Back when he was still writing things that looked like poems, he wrote a mini-epic called Le Bateau Ivre, which is always translated as The Drunken Boat, but which I like to call The Ship, Shitfaced. It starts like this. 

The Ship, Shitfaced

I was going down
river when suddenly I realized that everyone was dead! Redskins 
had stapled their pale faces to my boards, which were red too now. 
Yippee!

Then the suitors showed up: wogs with cotton 
and the butter-boxes. They 
wanted me, but I told them to fuck off: 
I had a man already. His name was River 

and he was a drunk. 
He called me kid-stuff because of the way my ass hugged
his peninsula. He lashed me so hard I screamed.
Tohu-Bohu!

We danced all night. Ten nights straight. By 
the time we made it to sea I knew 
I wasn't his first, but you better believe 
I didn't look back for a lighthouse. 

He tasted like apples. Kid-stuff! he cried. 
It didn't matter, 
he made me clean, 
no more wine and puke. Just green green apples. 
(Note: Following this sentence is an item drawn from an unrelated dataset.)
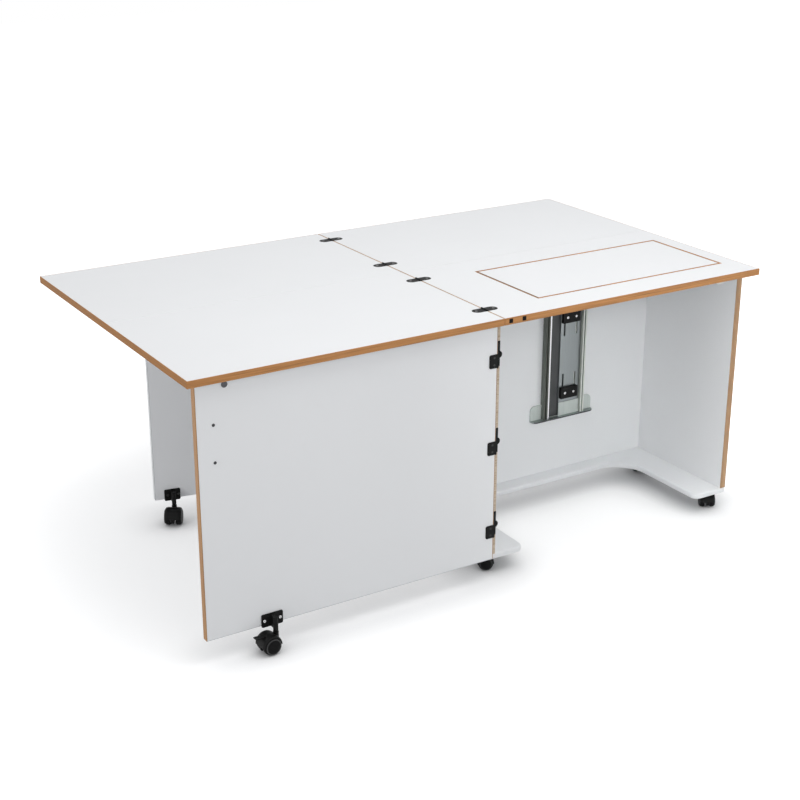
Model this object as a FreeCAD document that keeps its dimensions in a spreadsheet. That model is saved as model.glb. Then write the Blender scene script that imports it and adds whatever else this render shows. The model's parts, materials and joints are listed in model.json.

From then on I took a bath
every morning. I was milk and stars.
Sailors the color of old fish passed
us with electric blue smiles on their faces. I waved.

Then things went red. 

...And so on and so on, for 24 unbelievable stanzas. One of modern poetry's greatest monuments. After it, nothing was the same. Of the extant translations, I've found some accurate (Fowlie), beautiful (Schmidt), or confusing (Eshlemann). Probably my favorite is by early Nabokov, who turned it into Пяный Корфбль.